If you’re an autocrat, you should hope that your fate is that of the KMT in Taiwan, and not that of Ceaușescu in Romania.- Joseph Wong
What is your hope for this book – what are the main insights that you would like the reader to garner about the interplay of development and democracy in Asia?
There is a belief among autocrats that they can stay in power forever – but forever is a long time. So an explicit takeaway from the book is that autocrats should democratize sooner rather than later. If you're an autocrat, you should hope that your fate is that of the KMT in Taiwan, and not that of Ceaușescu in Romania.
A second hope is that we stop demonizing China. When it comes to promoting democracy in China, this just isn’t helpful. It's not helpful to be an apologist for an autocratic regime, to be sure, but demonizing the CCP is not going to bring it more into the democratic fold. Rather, we need to look at how to incentivize and convince the Chinese regime that democracy does not necessarily spell its demise nor bring instability to China’s continued development.
Finally, I would really like this book to have an impact in Canada. The book is getting lots of attention in the U.S. – from think tanks to policymakers and academic institutions. Many there see the implications with respect to American foreign policy, and they’re really excited about what this book can contribute to such debates. But the fact is, one of the two authors of this book is Canadian, and he is at a prominent Canadian university, and I'd love for it to have an impact on the conversations here as well.
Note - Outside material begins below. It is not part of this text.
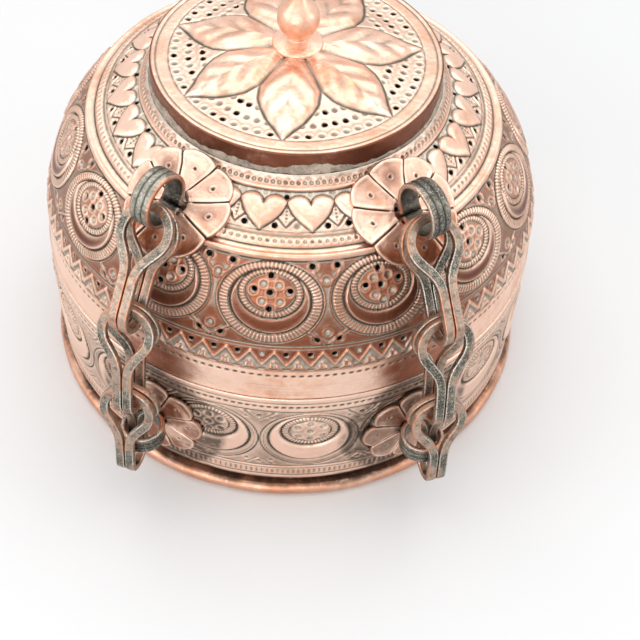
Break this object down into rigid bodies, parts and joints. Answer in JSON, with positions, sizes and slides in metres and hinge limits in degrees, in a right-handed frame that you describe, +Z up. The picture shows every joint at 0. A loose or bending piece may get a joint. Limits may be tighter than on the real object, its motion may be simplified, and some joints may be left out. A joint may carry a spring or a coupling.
{
  "type": "betel box",
  "caption": "Round domed metal betel box: hinged-back lid held by short strip-link chains, lift-out tray with cups inside.",
  "frame": {"origin": "centre of the flat underside, on the table", "axes": "+Z up along the axis of the box; the two chains and the lid's hinge line are on the -Y side; +X to the right when the chains face the viewer"},
  "size_m": [0.238, 0.247, 0.1982],
  "materials": {
    "copper": "chased sheet copper, tinned once and worn back to bare metal on the high parts",
    "worn_tin": "tinned copper strip, grey, with bare copper on worn edges",
    "tin": "tinned copper, dull grey"
  },
  "bodies": {
    "base": {"base_wall": "copper", "base_floor": "copper", "foot_ring": "copper", "lid_collar": "tin", "tray_ledge": "tin", "base_staple_left": "worn_tin", "base_staple_right": "worn_tin", "base_rosette_left": "copper", "base_rosette_right": "copper", "base_washer_left": "worn_tin", "base_washer_right": "worn_tin"},
    "lid": {"lid_dome": "copper", "lid_top_plate": "copper", "finial": "copper", "finial_washer": "worn_tin", "lid_staple_left": "worn_tin", "lid_staple_right": "worn_tin", "lid_rosette_left": "copper", "lid_rosette_right": "copper", "lid_washer_left": "worn_tin", "lid_washer_right": "worn_tin"},
    "chain_left_link_1": {"chain_left_link_1": "worn_tin"},
    "chain_left_link_2": {"chain_left_link_2": "worn_tin"},
    "chain_left_link_3": {"chain_left_link_3": "worn_tin"},
    "chain_right_link_1": {"chain_right_link_1": "worn_tin"},
    "chain_right_link_2": {"chain_right_link_2": "worn_tin"},
    "chain_right_link_3": {"chain_right_link_3": "worn_tin"},
    "tray": {"tray": "tin", "tray_knob": "tin", "tray_knob_washer": "worn_tin"},
    "cup_1": {"cup_1": "tin"},
    "cup_2": {"cup_2": "tin"},
    "cup_3": {"cup_3": "tin"},
    "cup_4": {"cup_4": "tin"},
    "cup_5": {"cup_5": "tin"}
  },
  "joints": [
    {"name": "lid_hinge", "type": "hinge", "parent": "base", "child": "lid", "pos_m": [0, -0.115, 0.074], "axis": [1, 0, 0], "range_deg": [0, 75]},
    {"name": "chain_left_link_1_swing", "type": "hinge", "parent": "lid", "child": "chain_left_link_1", "pos_m": [-0.05253, -0.07788, 0.15389], "axis": [1, 0, 0], "range_deg": [-2.4, 0]},
    {"name": "chain_left_link_2_swing", "type": "hinge", "parent": "chain_left_link_1", "child": "chain_left_link_2", "pos_m": [-0.06328, -0.10588, 0.11975], "axis": [1, 0, 0], "range_deg": [0, 5.2]},
    {"name": "chain_left_link_3_swing", "type": "hinge", "parent": "chain_left_link_2", "child": "chain_left_link_3", "pos_m": [-0.06503, -0.11697, 0.07928], "axis": [1, 0, 0], "range_deg": [-70, 0]},
    {"name": "chain_right_link_1_swing", "type": "hinge", "parent": "lid", "child": "chain_right_link_1", "pos_m": [0.05253, -0.07788, 0.15389], "axis": [1, 0, 0], "range_deg": [-2.4, 0]},
    {"name": "chain_right_link_2_swing", "type": "hinge", "parent": "chain_right_link_1", "child": "chain_right_link_2", "pos_m": [0.06328, -0.10588, 0.11975], "axis": [1, 0, 0], "range_deg": [0, 5.2]},
    {"name": "chain_right_link_3_swing", "type": "hinge", "parent": "chain_right_link_2", "child": "chain_right_link_3", "pos_m": [0.06503, -0.11697, 0.07928], "axis": [1, 0, 0], "range_deg": [-70, 0]},
    {"name": "tray_lift", "type": "slide", "parent": "base", "child": "tray", "axis": [0, 0, 1], "range_m": [0, 0.03]},
    {"name": "cup_1_lift", "type": "slide", "parent": "tray", "child": "cup_1", "axis": [0, 0, 1], "range_m": [0, 0.034]},
    {"name": "cup_2_lift", "type": "slide", "parent": "tray", "child": "cup_2", "axis": [0, 0, 1], "range_m": [0, 0.034]},
    {"name": "cup_3_lift", "type": "slide", "parent": "tray", "child": "cup_3", "axis": [0, 0, 1], "range_m": [0, 0.034]},
    {"name": "cup_4_lift", "type": "slide", "parent": "tray", "child": "cup_4", "axis": [0, 0, 1], "range_m": [0, 0.034]},
    {"name": "cup_5_lift", "type": "slide", "parent": "tray", "child": "cup_5", "axis": [0, 0, 1], "range_m": [0, 0.034]}
  ],
  "couplings": [
    {"joint": "chain_left_link_1_swing", "follows": "lid_hinge", "ratio": -0.03},
    {"joint": "chain_left_link_2_swing", "follows": "lid_hinge", "ratio": 0.066},
    {"joint": "chain_left_link_3_swing", "follows": "lid_hinge", "ratio": -0.928},
    {"joint": "chain_right_link_1_swing", "follows": "lid_hinge", "ratio": -0.03},
    {"joint": "chain_right_link_2_swing", "follows": "lid_hinge", "ratio": 0.066},
    {"joint": "chain_right_link_3_swing", "follows": "lid_hinge", "ratio": -0.928}
  ]
}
You wear many hats at U of T (Vice President, International; Roz and Ralph Halbert Professor of Innovation, Munk School; Professor, Political Science; founder of the Reach Alliance and Global Ideas Initiative) – is there anything about your work on democracy, development or Asia that links them all together?
Absolutely. It's a principled commitment to equity. My first book was on democracy and social policy, and from that first book to today, I've remained concerned about the distribution of political and economic power – whether it's in terms of health insurance benefits, the implications of innovation and industrial policies, or reaching the hardest of reach. I’m always asking: how do we create a more equitable distribution of political and economic power?
This has always informed my research, and it applies equally to my academic leadership roles. As the University’s Vice President, International, I’m constantly asking how we can create a more equitable global stage to collaborate with smart and insightful people from around the world? And how do we do the same for the students who come here to U of T, students whose diversity we celebrate? And how do we fulfill a commitment to our students that when they graduate they will be equipped to have a principled impact on the world? It's not a real stretch to connect the dots in my work as a researcher, teacher, and leader.